There is a whole set of financial experts telling you that this global slow down is the right time to invest in the stock markets. The safest way to invest is by jumping on to the bandwagon of a successful mutual fund. If you are the kind who knows nothing about financial matters and is keen on making some investments read on.
What is a Mutual Fund?
It is a place where you can invest in a number of companies in one place. The fund manager picks the best companies that he believes have a potential to grow. Then he invests the money in the fund with some of these companies. He regularly checks their performance and if he feels the company is about to lose money, will pull out the funds.
It helps you because you don’t have to study the stock market and check for the best companies. The risk of losing money is minimized. The day to day headache of checking on your investments is not involved. It is a simpler way to invest in the stock market with out having the regular nuisance involved with such investments.
How does one invest in one?
You can choose to do it through a broker who will send home a representative to collect your relevant documents and the cheque. Or you can open up a demat account and invest with it online. The procedure is well explained and as long as you have the correct documents to support your investment there should be no problem getting the investment done.
For the first time, it is best to be guided by some one who has done the investing before.
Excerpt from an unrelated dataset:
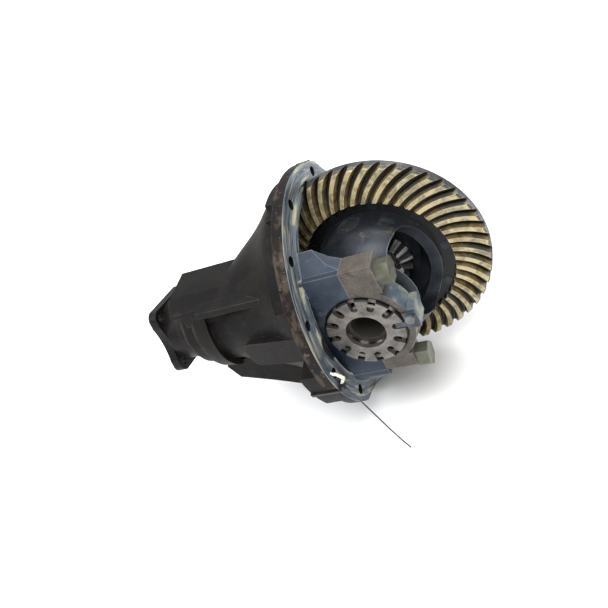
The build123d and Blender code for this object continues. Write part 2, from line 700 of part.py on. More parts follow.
def prism_y(points, y0, y1):
    face = make_face(Polyline(*[(x, y0, z) for x, z in points], close=True))
    return extrude(face, y1 - y0, dir=(0, 1, 0))


def prism_x(points, x0, x1):
    face = make_face(Polyline(*[(x0, y, z) for y, z in points], close=True))
    return extrude(face, x1 - x0, dir=(1, 0, 0))


def flange_spots():
    return [(-y, z) for z, y in (polar(FLANGE_PCD / 2, a) for a in FLANGE_ANGLES)]


def wedge(x0, radius, start, end):
    """Ring-shaped pad on the front of the flange between two angles from +Z towards -Y."""
    steps = [start + (end - start) * i / 4 for i in range(5)]
    rays = [(-y, z) for z, y in (polar(220.0, a) for a in steps)]
    return prism_x([(0, 0)] + rays, x0, -1) & cylinder_x(radius, x0, -1, 0)


def make_flange():
    flange = cylinder_x(FLANGE_R, -FLANGE_T, 0, 0)
    flange = flange & cylinder_x(FLANGE_R, -FLANGE_T, 0, -4)
    scallops = []
    for angle in (155.3, 192.3, 232.3, 272.3, 312.3):
        z, y = polar(SCALLOP_FLOOR_R + SCALLOP_R, angle)
        scallops.append(cylinder_x(SCALLOP_R, -FLANGE_T - 1, 1, -y, z))
    return without(flange, *scallops)


def pedestal(side):
    y0, y1 = span(side)
    stem = without(block(-62, AXLE_X, y0, y1, CAP_FOOT_Z, CAP_TOP_Z), foot_chamfer(side))
    upper = prism_y([(-8, 60), (-8, 122), (3, 112), (12, 102), (23, 91), (33, 82), (AXLE_X, CAP_TOP_Z),
                     (AXLE_X, 60)], y0, y1)
    lower = prism_y([(-8, -60), (-8, -122), (3, -108), (12, -96), (23, -84), (33, -76),
                     (AXLE_X, CAP_FOOT_Z), (AXLE_X, -60)], y0, y1)
    webs = merged(upper, lower) & cylinder_x(120.0, -10, 60, 0)
    return merged(stem, webs)


def make_tongue():
    """Raised tongue on the left of the bell, round at its front end."""
    plane = Plane(origin=(-61, -105, -3), x_dir=(0.955, -0.265, 0.13), z_dir=(-0.2674, -0.9636, 0.0))
    return extrude(plane * RectangleRounded(98, 33, 12), -32)


def make_housing():
    spigot = cylinder_x(SPIGOT_R, -1, SPIGOT_H, 0)
    bell = round_loft(BELL)
    nose = cylinder_x(NOSE_R, NOSE_X, -160)
    collar = pinion_turned([(-176, 0), (-176, 54.0), (-168, 60.0), (-150, 62.0), (-150, 0)])
    bulge = prism_x([(-66, 30), (-64, 50), (-46, 62), (2, 64), (14, 56), (14, 30)], -194, -70)
    bulge = without(bulge, block(-200, -180, -80, 30, 28, 44), cylinder_x(49.5, -200, NOSE_X))
    fin = prism_y([(-176, -52), (-167, -73), (-127, -88), (-87, -105), (-49, -120), (-13, -133),
                   (-13, -60), (-120, -40)], PINION_Y - 34, PINION_Y + 34)
    ledge = prism_x([(-60, 44), (-78, 46), (-78, 54), (-60, 56)], -150, -30)
    behind = block(-8, 200, -150, 150, -150, 150)
    parts = [make_flange(), spigot, nose, collar, bulge, fin, ledge, make_tongue(),
             pedestal(-1) & behind, pedestal(1) & behind,
             wedge(-34, 129.5, -22, 16), wedge(-28, 137.0, 46, 64), wedge(-32, 142.5, 96, 122)]
    spots = flange_spots()
    for y, z in spots:
        parts.append(cylinder_x(13.5, -FLANGE_T - NUT_SEAT_H, -1, y, z) & cylinder_x(FLANGE_R, -20, 0, 0))
    body = merged(bell, *parts)

    tools = [round_loft(HOLLOW), ring_sweep()]
    tools += [cylinder_y(SADDLE_R, LEFT_FACE - 5, LEFT_FACE + SADDLE_W + 1),
              cylinder_y(SADDLE_R, RIGHT_FACE - SADDLE_W - 1, RIGHT_FACE + 5)]
    tools += [cylinder_x(45.05, HEAD_X - 28.6, -80), cylinder_x(38.0, -125, HEAD_X - 20),
              cylinder_x(44.0, -154, -121), cylinder_x(30.5, TAIL_X + 20, -150),
              cylinder_x(36.05, NOSE_X - 1, TAIL_X + 23.1), cylinder_x(38.0, NOSE_X - 1, NOSE_X + 5.4)]
    for y, z in spots:
        tools.append(cylinder_x(FLANGE_HOLE_R, -60, 5, y, z))
        tools.append(cylinder_x(NUT_SEAT_R, -60, -FLANGE_T - NUT_SEAT_H, y, z))
    tools.append(cylinder_x(TIE_HOLE_R, -60, 5, *tie_spot(TIE_HOLE_AT)))
    for side in (-1, 1):
        middle = sum(span(side)) / 2
        for z in (-CAP_BOLT_Z, CAP_BOLT_Z):
            tools.append(cylinder_x(CAP_BOLT_R + 0.03, AXLE_X - 42, AXLE_X + 1, middle, z))
    solid = without(body, *tools)
    stems = [pedestal(side) & bell_keep() for side in (-1, 1)]
    stems = [without(s, *tools[1:]) for s in stems]
    return merged(solid, *stems)


def bell_keep():
    """Room the pedestals may fill inside the bell."""
    return round_loft([(x, r + 4.0, y) for x, r, y in HOLLOW[:-1]]) + block(0, AXLE_X, -120, 100, -125, 125)


def ring_sweep():
    """Running room for the ring gear and the case flange."""
    gap = 2.5
    return axle_turned([
        (60, 0), (RING_R + gap, 0), (RING_R + gap, RING_BACK_Y - 3), (RING_R - 4.5, RING_BACK_Y + gap),
        (CASE_FLANGE_R + gap, RING_BACK_Y + gap), (CASE_FLANGE_R + gap, 54), (30, 54), (30, -68), (60, -60)])


# ---------------------------------------------------------------- tie and tag
TIE_W = 3.6
TIE_T = 1.4
TIE_ANGLE = 108.2             # place on the rim, from +Z towards -Y
TIE_HOLE_AT = 133.0           # small hole beside the bolt hole, from the flange centre
TIE_HOLE_R = 2.8
TIE_BACK = -32.0              # front face of the pad the tie is drawn round


def tie_spot(radius):
    z, y = polar(radius, TIE_ANGLE)
    return -y, z


def make_cable_tie():
    """Nylon tie through a small hole, drawn round the flange rim, tail hanging free."""
    half = TIE_T / 2 + 0.4
    inner, outer = TIE_HOLE_AT, FLANGE_R + half
    corners = [(half, inner), (half, outer), (TIE_BACK - half, outer), (TIE_BACK - half, inner)]
    path = FilletPolyline(*[(x, *tie_spot(r)) for x, r in corners], radius=0.9, close=True)
    y, z = tie_spot(1.0)
    across = Vector(1, 0, 0).cross(Vector(0, y, z))
    start = Plane(origin=path @ 0, x_dir=across, z_dir=path % 0)
    band = sweep(start * Rectangle(TIE_W, TIE_T), path=path, transition=Transition.ROUND)
    head_at = (half, *tie_spot(138.0))
    head = extrude(Plane(origin=head_at, x_dir=across, z_dir=(1, 0, 0)) * Rectangle(6.4, 7.0), 5.0)
    tail_path = Spline((4.5, *tie_spot(138.0)), (24.0, -147.0, -58.0), (43.0, -159.0, -88.0),
                       (58.0, -166.0, -113.0))
    tail_plane = Plane(origin=tail_path @ 0, x_dir=across, z_dir=tail_path % 0)
    tail = sweep(tail_plane * Rectangle(TIE_W - 0.6, TIE_T), path=tail_path)
    return merged(head, band, tail)


def make_hang_tag():
    """Torn stub of a paper tag on the tie."""
    base = Plane(origin=(8.0, -135.7, -22.6), x_dir=(0.188, -0.22, 0.957), z_dir=(0.105, -0.965, -0.243))
    outline = Polyline((-16.2, -1.5), (-9.6, -4.9), (-4.7, -6.4), (0.5, -3), (5.5, 0.7), (6, 4), (8.4, 6),
                       (5.8, 7.1), (1.3, 5.3), (0, 2.2), (-7.5, -2), (-16.2, 1.5), close=True)
    return extrude(base * make_face(outline), 0.6)


# ---------------------------------------------------------------- write every piece
PIECES = {
    "carrier_housing": make_housing,
    "bearing_cap_left": lambda: make_cap(-1),
    "bearing_cap_right": lambda: make_cap(1),
    "cap_bolts_left": lambda: make_cap_bolts(-1),
    "cap_bolts_right": lambda: make_cap_bolts(1),
    "bearing_adjuster_left": lambda: make_adjuster(-1),
    "bearing_adjuster_right": lambda: make_adjuster(1),
    "adjuster_lock_left": lambda: make_lock(-1),
    "adjuster_lock_right": lambda: make_lock(1),
    "adjuster_lock_bolts": make_lock_bolts,
    "side_bearing_cup_left": left_bearing.cup,
    "side_bearing_cup_right": right_bearing.cup,
    "pinion_head_bearing_cup": head_bearing.cup,
    "pinion_tail_bearing_cup": tail_bearing.cup,
    "pinion_oil_seal": make_oil_seal,
    "cable_tie": make_cable_tie,
    "hang_tag": make_hang_tag,
    "differential_case": make_case,
    "ring_gear": make_ring_gear,
    "ring_gear_bolts": make_ring_bolts,
    "side_bearing_cone_left": left_bearing.cone,
    "side_bearing_cone_right": right_bearing.cone,
    "cross_shaft": lambda: tilted(make_cross_shaft()),
    "cross_shaft_pin": lambda: tilted(make_cross_shaft_pin()),
    "side_gear_washers": lambda: tilted(make_side_washers()),
    "spider_gear_washers": lambda: tilted(make_spider_washers()),
    "side_gear_left": lambda: tilted(make_side_gear(-1)),
    "side_gear_right": lambda: tilted(make_side_gear(1)),
    "spider_gear_upper": lambda: tilted(make_spider_gear(1)),
    "spider_gear_lower": lambda: tilted(make_spider_gear(-1)),
    "side_bearing_rollers_left": left_bearing.rollers,
    "side_bearing_cage_left": left_bearing.cage,
    "side_bearing_rollers_right": right_bearing.rollers,
    "side_bearing_cage_right": right_bearing.cage,
    "pinion_head_rollers": head_bearing.rollers,
    "pinion_head_cage": head_bearing.cage,
    "pinion_tail_rollers": tail_bearing.rollers,
    "pinion_tail_cage": tail_bearing.cage,
    "drive_pinion": make_drive_pinion,
    "pinion_head_bearing_cone": head_bearing.cone,
    "pinion_tail_bearing_cone": tail_bearing.cone,
    "pinion_spacer": make_spacer,
    "oil_slinger": make_slinger,
    "drive_flange": make_drive_flange,
    "dust_shield": make_dust_shield,
    "pinion_washer": make_pinion_washer,
    "pinion_nut": make_pinion_nut,
}

for name, make in PIECES.items():
    export_step(group([make()]), f"parts/{name}.step")
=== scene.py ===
from math import radians

import bpy
from mathutils import Matrix, Vector


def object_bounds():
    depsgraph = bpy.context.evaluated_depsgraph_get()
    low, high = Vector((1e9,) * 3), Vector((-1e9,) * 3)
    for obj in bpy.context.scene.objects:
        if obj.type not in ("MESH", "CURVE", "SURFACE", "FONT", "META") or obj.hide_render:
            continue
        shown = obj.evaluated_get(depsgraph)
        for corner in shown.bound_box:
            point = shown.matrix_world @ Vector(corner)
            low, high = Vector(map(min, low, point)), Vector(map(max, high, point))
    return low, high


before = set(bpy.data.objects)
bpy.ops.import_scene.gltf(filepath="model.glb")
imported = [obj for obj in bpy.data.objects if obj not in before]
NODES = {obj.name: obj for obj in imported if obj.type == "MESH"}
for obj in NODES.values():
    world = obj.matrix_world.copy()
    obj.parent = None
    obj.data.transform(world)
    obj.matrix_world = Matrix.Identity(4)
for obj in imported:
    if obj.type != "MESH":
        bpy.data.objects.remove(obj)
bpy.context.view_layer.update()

# sizes that the looks follow, in metres; radii in the casting are about its X axis unless said
AXLE_X = 0.0445               # differential centre line
FLANGE_T = 0.0130             # flange thickness; its rear face is x = 0
RIM_R = 0.1300                # the rim's scuffs begin here
PILOT_H = 0.0034              # just above the raised pilot
MOUTH_R = 0.1160              # edge of the casting's mouth
BELL_CENTRE = [(-0.086, -0.005), (-0.070, 0.002), (-0.046, 0.009), (-FLANGE_T, 0.001), (0.004, 0.0)]
BELL_WALL = [(-0.090, 0.0), (-0.086, 0.072), (-0.070, 0.088), (-0.046, 0.109), (-FLANGE_T, 0.1155)]
SADDLE_R = 0.0438             # bearing saddles, about the axle
CAP_ARCH_R = 0.0505
CAP_SEAT_X = 0.0760
ADJUSTER_R = 0.0412
CASE_HUB_R = 0.0325
RING_TOE_R = 0.0866           # the ring gear's face cone starts here, at RING_FACE_Y
RING_FACE_Y = 0.0046
RING_FACE_SLOPE = 0.271
RING_RIM_R = 0.1236

# the photograph's viewpoint
CAMERA_PLACE = (0.30531, -0.6249, 0.43213)
CAMERA_RIGHT = (0.87885, 0.20605, -0.43032)
CAMERA_UP = (0.20468, 0.65189, 0.73017)
CAMERA_LENS = 41.447          # mm, on a sensor 36 mm wide
FLOOR_HALF = 120.0
FLOOR_GAP = 0.0005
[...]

This will ease out many of the anxieties that you will have. Plus you will trust the friend who tells you the details more than an agent for the mutual fund. So get advice from some one you know who is investing in mutual funds.
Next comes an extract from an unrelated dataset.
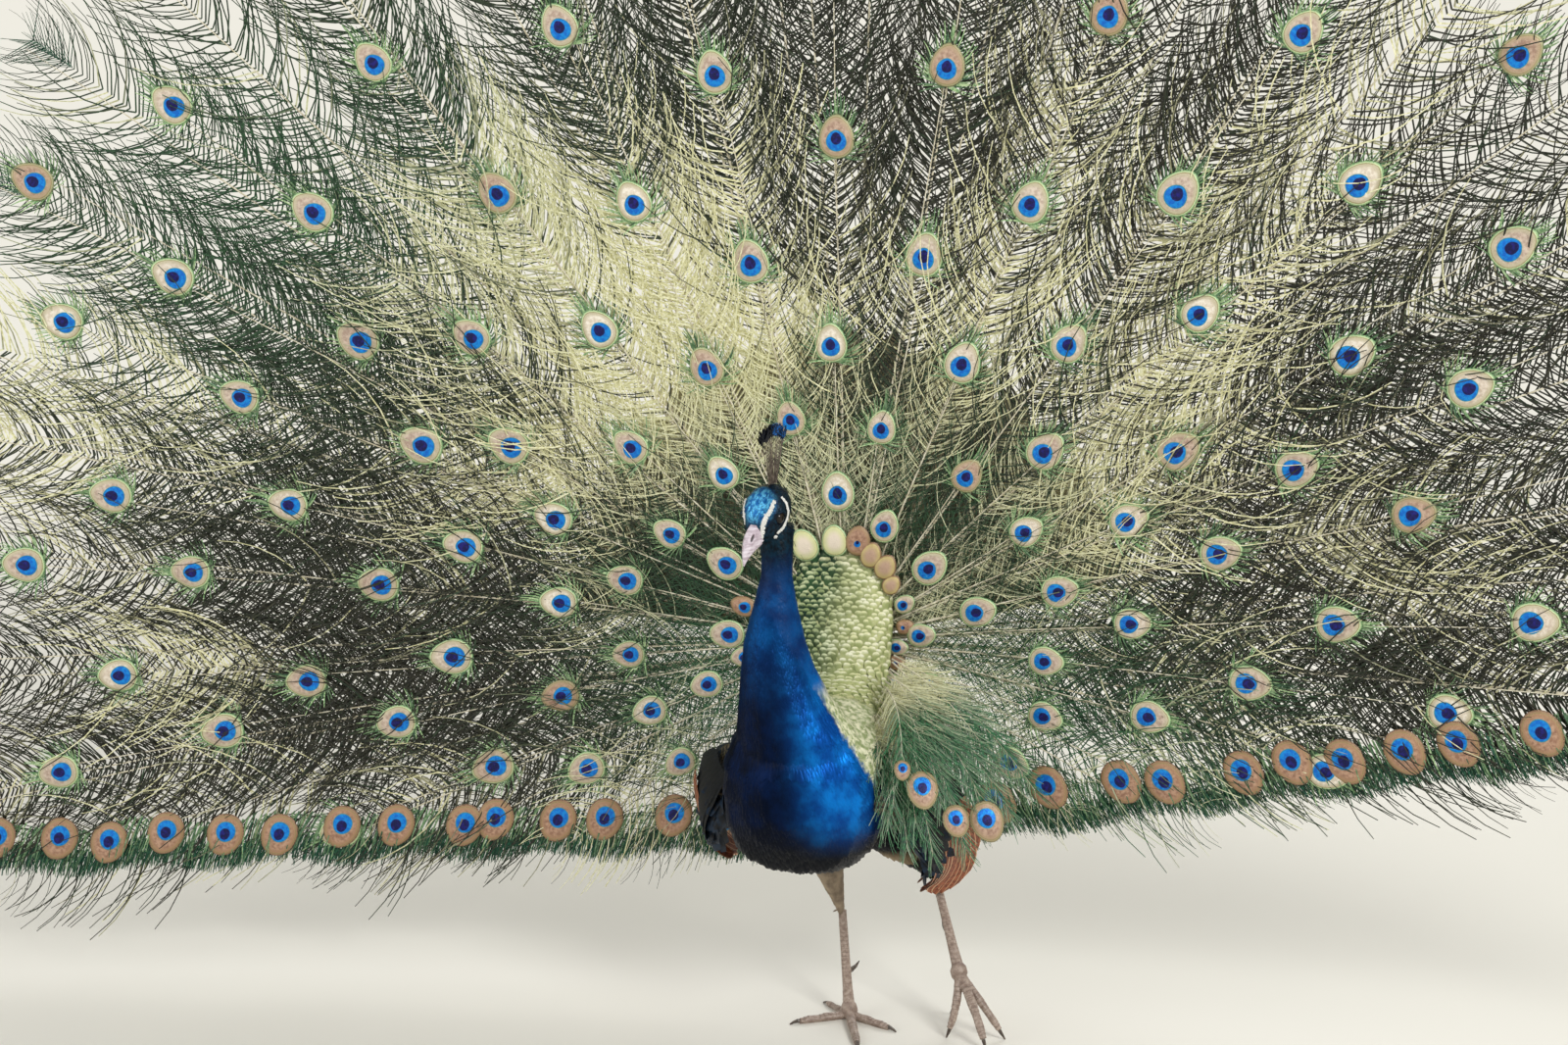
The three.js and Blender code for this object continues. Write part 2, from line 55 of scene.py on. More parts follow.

Choosing the right Mutual Fund
This is again a bit tricky and some amount of research is involved. There are some magazines and online sites that will give you the histories of the top performing funds. You need to pick up a fund that has been performing well consistently in the last five years. A mutual fund belonging to a good business house will also help. The brand does count here much more than in the clothes you wear.
Think of the top financial companies that you have heard about. Think about who has a good reputation. Then look for their top mutual funds. Are they performing well over the last five years? Then you know which one you should be investing in. Do remember that past performance is not a great indicator of future performance specially given the fickle nature of the stock market.
How long do you stay invested?
The basic minimum frame for a mutual fund should be three years. Do not withdraw your money the very first time the NAV or Net Asset Value drops. This way you will lose out on the cash you invested plus incur an early exit fee. These dips and raises are part of investing in mutual funds. Take it in your stride. Don’t keep track of the fund daily. It will stress you out and achieve nothing.
Monitor them on a fortnightly or monthly basis. If you feel that the fund is not doing as well and you want to take out your money. Talk with the broker or friend who advised you to invest in it. Get the opinion of the stock analyst and the websites. Make an informed decision. After all it is your hard earned money in there.
That’s all that there is to investing in mutual funds. It is better to invest your cash in a mutual fund where it will earn a higher rate of interest as compared to sitting in the bank. So take charge of your finances today. Grow your portfolio.